Послевоенная ситуация на Филиппинах (ок. 60 млн. жителей) чем-то напоминает индонезийскую. Как и в Индонезии, на филиппинском архипелаге большую роль играла компартия с весьма радикальной установкой на вооруженные методы решения проблем. Борьба с коммунистами на Филиппинах привела в начале 50-х годов к успеху правительственных войск, а последовавшая за тем серия реформ закрепила этот успех. В эти же годы на передний план вышел курс на филиппинизацию экономики страны, что способствовало развитию по капиталистическому пути. Такое развитие было также активно поддержано США, которые вели дело к ликвидации остатков колониального феодализма времен испанского господства и содействовали преобразованиям в соответствующем духе. Хотя влияние США на ход дел на Филиппинах было косвенным, от этого оно не было незначительным, ибо тесные связи с США здесь долго сохранялись. Словом, на Филиппинах все послевоенное время осуществлялся последовательный курс на развитие капитализма, причем существенную роль в его реализации играла община китайцев-хуацяо. В деревне усилиями правительства и зарубежных инвеститоров создавалась необходимая для реализации принципов «зеленой революции» инфраструктура (дорожная сеть, ирригация, система снабженческих, сбытовых пунктов и т.п.). Велась работа по созданию перерабатывающей сельскохозяйственные продукты местной промышленности, по организации экспорта. И хотя эта программа пока еще не дала значительных результатов и даже вызвала побочные негативные явления (рост нищеты вытесненных из деревни маргинальных слоев населения), она тем не менее имеет будущее, которое выражается в постоянном увеличении сельскохозяйственного экспорта и доходов от него, в развитии первоклассного плантационного хозяйства.
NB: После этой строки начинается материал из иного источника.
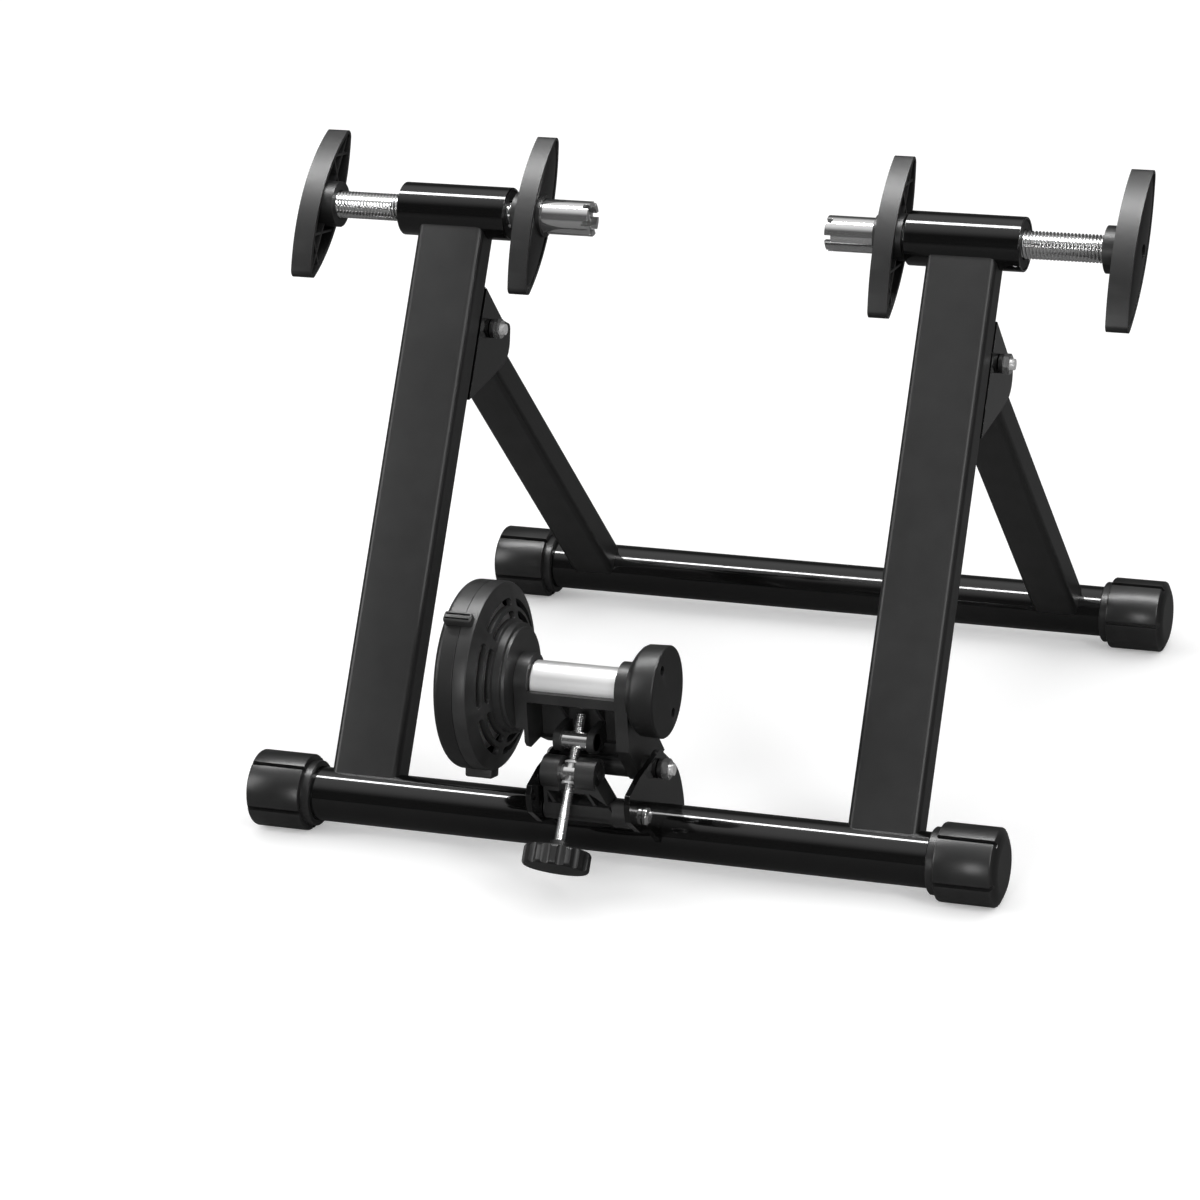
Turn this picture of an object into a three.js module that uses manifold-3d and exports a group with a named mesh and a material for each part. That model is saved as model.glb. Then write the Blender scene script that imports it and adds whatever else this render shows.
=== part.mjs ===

Филиппины не имеют нефти и вынуждены ее импортировать. Акцент в капиталистическом развитии страны делается на трудоемкие отрасли хозяйства, прежде всего сельского. Однако с конца 70-х годов был взят курс на создание современной промышленности, причем практически целиком за счет усилий частного капитала, включая и иностранный. Правда, заметных успехов пока нет.


Политический баланс в целом соответствует уровню развития и состоянию экономики в стране. При президенте Ф. Маркосе этот баланс сохранялся с помощью силы, в том числе и поддержки военных. После поражения и изгнания Маркоса в 1986 г., когда на выборах была избрана президентом К. Акино, сохранять баланс сил стало еще сложнее, ибо курс на демократизацию стал вызывать сопротивление не только справа, со стороны военных и прежних сторонников Маркоса, но и слева, со стороны компартии маоистской ориентации, ведущей в стране вооруженную борьбу. Несколько мятежных выступлений против правительства Акино на рубеже 80 – 90-х годов – свидетельство неустойчивости баланса сил в стране. Стоит в этой связи напомнить о национально-религиозных проблемах: действующая на юге группировка мусульманских националистов-моро активно продолжает борьбу за автономию южных провинций. И все же при всех сложностях экономического развития и политической ситуации Филиппины не только выбираются из кризисного состояния, но и делают заметные успехи в развитии по капиталистическому пути.


Сравнивая все четыре государства, можно заметить разницу между ними и даже вытянуть их в некую линию на шкале развития. Можно легко заметить, что всем им, особенно Индонезии и Филиппинам, весьма далеко до развитой японской модели и даже до тех стран дальневосточной конфуцианской культуры, которые вплотную подошли к реализации такой модели. Видимо, здесь сыграли свою роль многие причины и не в последнюю очередь исходный уровень развития и цивилизационный фактор. Совершенно очевидно, что рассматриваемым четырем странам, особенно последним двум из них, предстоит еще большой путь и что большинство населения в этих странах долго еще не достигнет приемлемого стандарта жизни. Но одно несомненно: с избранного пути эти страны уже не сойдут. Более того, альтернативные пути развития, представляемые экстремистскими группировками, явно в этих странах не имеют будущего, тогда как развитие по еврокапиталистическому пути набирает темпы. В заключение стоит еще раз напомнить о той роли, которую сыграли при этом хуацяо.